According to market reports buyer sentiment was strong from the onset, but it was the crossbreds that were the star performers, picking up all of last week's fall to post gains of 24 to 60c, helping to push the crossbred micron price guides (MPGs) into positive territory for the season.

"An aggressive purchasing strategy was witnessed from Europe's largest top-maker within the crossbred sector resulting in gains of 6 to 9pc for all wools 26 to 30 micron," AWI's market spokesperson said.

"The 32 micron wools gained 15pc but this was on very limited quantity. This single buyer took over 32pc of crossbred wool type sold with their nearest competition arising from a Chinese indent and local exporters who took 11pc or less."

At the end of the series, of the 49,003 bales offered, 42,441 bales sold due to a pass in rate of 13.4pc.

The first two weeks of the 2021/22 season has seen on average just under 10,000 bales per week more sold compared to last year.

With two large offering to start the season, compared to the previous season there has been 34,180 more bales offered, an increase of 51.7pc.

Again, it was the medium microns that generally outperformed the finer end of the wool clip.

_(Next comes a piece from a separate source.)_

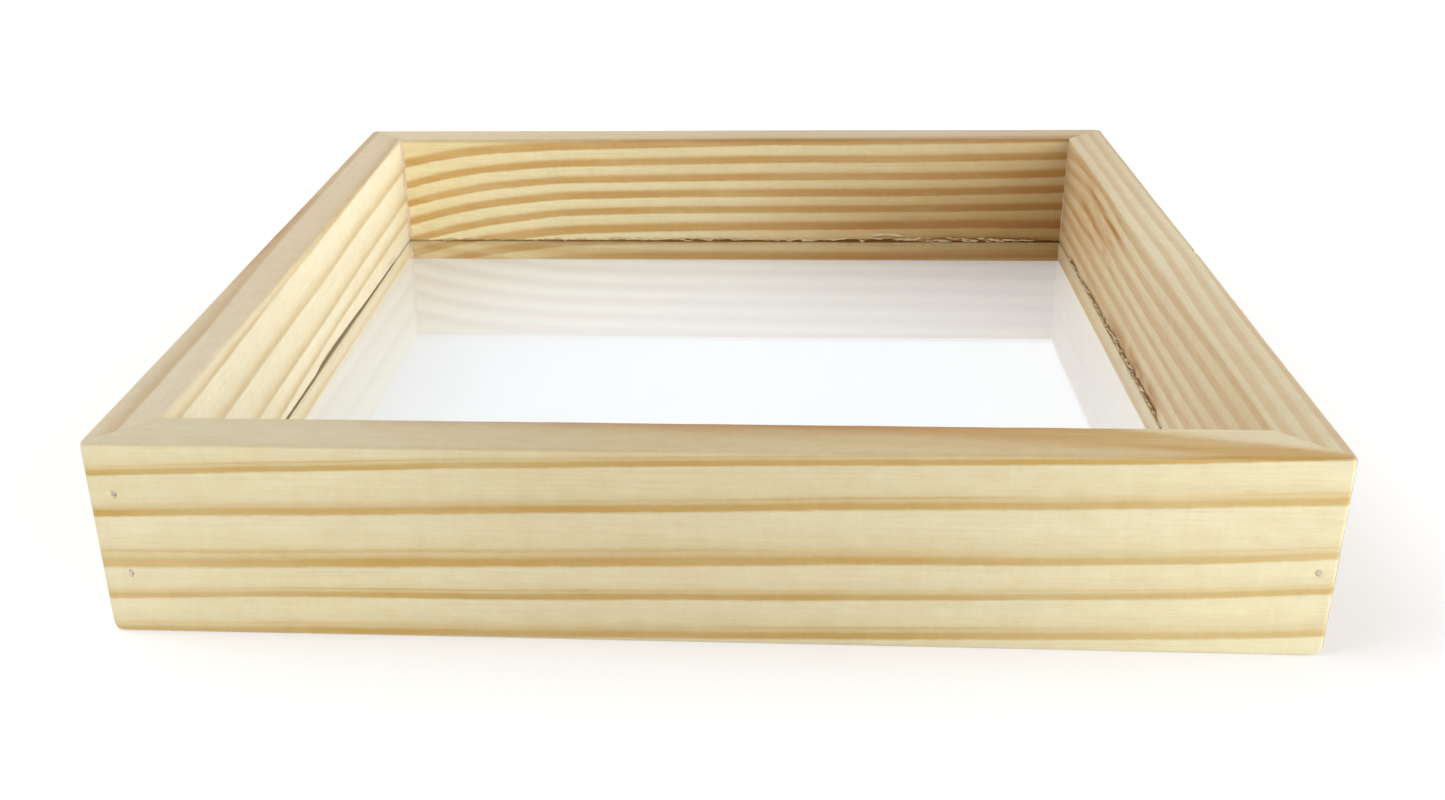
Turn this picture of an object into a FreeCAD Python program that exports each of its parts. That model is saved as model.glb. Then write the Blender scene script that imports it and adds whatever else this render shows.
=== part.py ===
# Square pine frame with mitred corners. A clear sheet stands in a saw kerf that
# runs round the four inner faces. Each corner is glued and holds two brads.
#
# Row frame: millimetres, +X to the right along the front rail, +Y to the back,
# +Z up. The origin is the centre of the underside, on the surface it stands on.

import FreeCAD, Part
import math
import os

import Sketcher
from FreeCAD import Placement, Rotation, Vector

doc = FreeCAD.newDocument("PineFrame")

# ---------------------------------------------------------------- dimensions
dims = doc.addObject("Spreadsheet::Sheet", "Dims")
ROWS = [
    ("frame_wide", 254.0, "outside width of the frame, along X"),
    ("frame_deep", 254.0, "outside depth of the frame, along Y"),
    ("rail_high", 45.0, "height of every rail"),
    ("rail_thick", 12.7, "thickness of every rail"),
    ("corner_round", 1.2, "radius of the four upright outer corners"),
    ("outer_ease", 0.8, "radius of the eased outer long edges"),
    ("inner_ease", 0.35, "radius of the eased inner long edges"),
    ("kerf_base", 6.5, "height of the lower face of the kerf"),
    ("kerf_wide", 2.8, "width of the kerf, one saw blade"),
    ("kerf_deep", 5.0, "depth of the kerf into the inner face"),
    ("sheet_thick", 2.0, "thickness of the clear sheet"),
    ("sheet_gap", 0.5, "gap from the sheet's edge to the kerf's bottom"),
    ("sheet_corner", 0.6, "small corner chamfer of the sheet"),
    ("glue_film", 0.14, "thickness of the glue film in a mitre"),
    ("glue_inset", 1.0, "how far the film stops short of the rail's top and base"),
    ("bead_back_left", 1.1, "leg of the squeeze-out bead, back left corner"),
    ("bead_back_right", 0.6, "leg of the bead, back right corner"),
    ("bead_front_left", 0.6, "leg of the bead, front left corner"),
    ("bead_front_right", 0.6, "leg of the bead, front right corner"),
    ("brad_long", 25.0, "overall length of a brad"),
    ("brad_shank", 1.2, "shank diameter of a brad"),
    ("brad_head", 1.9, "head diameter of a brad"),
    ("head_thick", 0.5, "thickness of a brad's head"),
    ("brad_point", 1.6, "length of a brad's point"),
    ("brad_tip", 0.3, "diameter at the very tip"),
    ("head_sunk", 0.5, "how deep a head is set below the face"),
    ("hole_clear", 0.05, "radial clearance round a shank or a head"),
    ("tip_clear", 0.3, "empty depth beyond a brad's tip"),
    ("front_left_upper_in", 5.2, "brad's distance from the frame's left face"),
    ("front_left_upper_high", 33.2, "brad's height"),
    ("front_left_lower_in", 5.9, "brad's distance from the frame's left face"),
    ("front_left_lower_high", 14.4, "brad's height"),
    ("front_right_upper_in", 4.2, "brad's distance from the frame's right face"),
    ("front_right_upper_high", 35.6, "brad's height"),
    ("front_right_lower_in", 3.6, "brad's distance from the frame's right face"),
    ("front_right_lower_high", 19.4, "brad's height"),
    ("back_left_upper_in", 5.6, "brad's distance from the frame's left face"),
    ("back_left_upper_high", 34.4, "brad's height"),
    ("back_left_lower_in", 4.8, "brad's distance from the frame's left face"),
    ("back_left_lower_high", 15.8, "brad's height"),
    ("back_right_upper_in", 4.9, "brad's distance from the frame's right face"),
    ("back_right_upper_high", 32.6, "brad's height"),
    ("back_right_lower_in", 5.5, "brad's distance from the frame's right face"),
    ("back_right_lower_high", 14.9, "brad's height"),
]
for row, (alias, value, note) in enumerate(ROWS, start=1):
    dims.set("A%d" % row, note)
    dims.set("B%d" % row, str(value))
    dims.setAlias("B%d" % row, alias)
doc.recompute()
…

The market for 19 to 20-micron showed slight improvement, however other microns all eased compared to the previous week, with the 16.5-micron most impacted dropping 83c

Cardings moved up 11c in Melbourne but fell by 11c in Sydney with Fremantle adding 2c for the week.

Next week the annual three-week mid-year recess begins.

Sales will resume in the week beginning Monday August 9.

After a noteworthy price of 8100c was achieved in the previous series, the highest in over three years, that record seasonal price has already been broken, not once but twice.

This week a 12.7-micron line of Merino fleece and a 12.6-micron line of Merino necks both sold for 9000c, this was the highest greasy sold price in over six years.